Lastly, since the Middle East is such a contentious region of the world, it’s hard to not be pigeonholed into being a spokesperson for the politics of the region. I’m not qualified to speak to various conflicts, but often people expect (and want!) me to have a strong opinion just because of my ethnicity. Also when I was younger (and still now, to some extent), I was frequently asked to explain (and defend) the actions of certain political leaders. Interestingly enough, I feel this same way when discussing American politics with my Middle Eastern cousins!
But as I’ve grown up, I’ve learned to embrace my background. It’s sort of the old adage that when you’re younger, what makes you different makes you embarrassed, but as you grow up, you learn that what makes you different makes you unique, makes you, you.
3. What are the biggest challenges? Conversely, what are the quirks/perks?
In the question above, I already touched on some of the biggest challenges so I’ll focus on the quirks/perks here. So on a superficial level, a huge perk is the food. I grew up eating loads of delicious hummus, zatar patties, ma’amouls, and the like. Funny enough, in preschool, my parents brought hummus as our contribution to the class potluck and no one wanted to taste it because no one knew what it was—times have changed a bit since then!
I’m not sure if this is a challenge or a perk, but I started kindergarten the year Aladdin came out and so everyone was obsessed with my name—Jasmine—and its relationship to the movie and the character. Everyone in my class called me Princess Jasmine and asked me about my pet tiger, Raja. In some ways, I loved the attention, but looking back on it, I think the way I handled it, and the way my classmates responded, is indicative of a larger problem with the American response to the Middle East. We love this idea of a mythical, magical Middle East that is unchanged by progress (technology, scientific developments, etc.) but are intensely uncomfortable talking about the contemporary Middle East. Obviously, what I’m saying here is in agreement with Edward Said’s theory of Orientalism, but in general I try to make sure I don’t depict the Middle East as this place that is untouched by time or progress, but rather as the complex, diverse, modern region it is.

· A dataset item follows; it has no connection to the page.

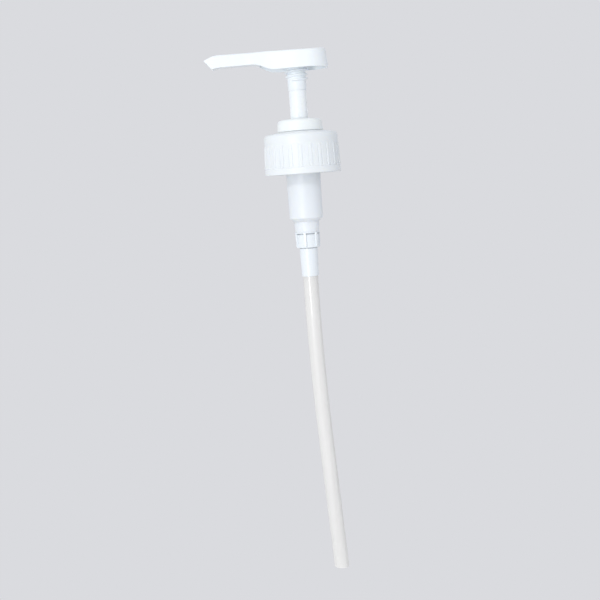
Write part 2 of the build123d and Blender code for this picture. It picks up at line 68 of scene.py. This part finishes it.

4. What do you wish people knew about being Middle Eastern American?
I’m not sure I can answer this question except to say that being Middle Eastern American is the same as being human. We’re all human with our own separate affinities, opinions, and interests. As important as I think it is for people to talk and discuss diversity, I want there to be a greater focus on what makes us all similar, as opposed to what divides us. That being said, I’m not advocating homogenizing all of us at all—but rather the opposite, I don’t want to be homogenized or pigeonholed into one thing just because of my ethnic identity. Essentially I’m just asking for a greater awareness that everyone’s life/truth/worldview is not necessarily the same just because they identify with the same ethnic group or have the same sexual orientation.
What I’d love is for people to remember that all people are people and treat them as such. (You can tell I brought my rose-colored glasses to this interview.) Anyway to sum up my rambling answer to this question, I’d like to cite one of my favorite quotes by Marjane Satrapi, the author of the brilliant Perespolis: “”If I have one message to give to the secular American people, it’s that the world is not divided into countries. The world is not divided between East and West. You are American, I am Iranian, we don’t know each other, but we talk together and we understand each other perfectly. The difference between you and your government is much bigger than the difference between you and me. And the difference between me and my government is much bigger than the difference between me and you. And our governments are very much the same.”
(To give some context to that quote, I feel the need to point out she said that in 2005.)
5. What are the biggest cliches/stereotypes you’ve seen?
Obviously, you know the usual things like all Middle Eastern people are fundamentalists, terrorists, yada, yada, yada. I don’t want to spend a lot of time on that because I’d like to think that anyone reading this blog is more open-minded than that. Rather, I’d like to focus on what I think are sometimes the more pervasive (and damaging) stereotypes which are that all the religious people of the Middle East are bad and all the non-religious people of the Middle East are good. This simply isn’t true. It’s a very diverse region and I’d love to see that celebrated more in literature (and in the news!).
BONUS: What is your advice to writer’s writing diverse characters?
(If I’m permitted a prologue to this, I’d like to reference my comment above that everyone’s human and with that said, always strive to find the humanity in all of your characters, make them bigger than their race, gender, orientation. In sum, don’t write types, write characters.)
First, to channel what David Foster Wallace asks you to do in his insightful and famous speech “This is Water”: try and adjust your own default setting, to see beyond yourself. And secondly, to borrow from Junot Diaz, to trust that there is an audience that is willing to read about diverse characters—he once said something along the lines of that if people were willing to read about aliens, he figured they’d be willing to read about Dominicans. I returned to that thought a lot as I struggled to find the nerve to write a non-white protagonist. It’s funny how sometimes those of us who do come from a diverse background, revert back to that scared kid in elementary school that doesn’t want anyone to notice we’re different. Don’t be that scared kid, speak up, share your story—there are people who want to read it.
Also, I’d encourage people to think about diversity in broader terms than just race, sexual orientation, gender identification. For example, in my book, I chose to make my female main character the one who’s interested in science and my male main character the more artistic one. This isn’t revolutionary by any means, but my default setting would have told me to reverse it, and I tried to force myself to think beyond stereotypes and my own personal experience.
Finally, I’d love to take the opportunity to talk about the importance of diverse reading, which I think is as equally important as diverse writing. I’ve been trying to challenge myself to pick up books that reflect truths and realities that are different from my own. For example, choosing to read a book about a romance or love story that doesn’t resemble my own, or read about a protagonist from a different social-economic background, or a character with interests different from me. My goal for 2014 is to be a more diverse reader and I’m hoping that in turn, it will help me to become a writer that crafts stories with greater complexity and diversity.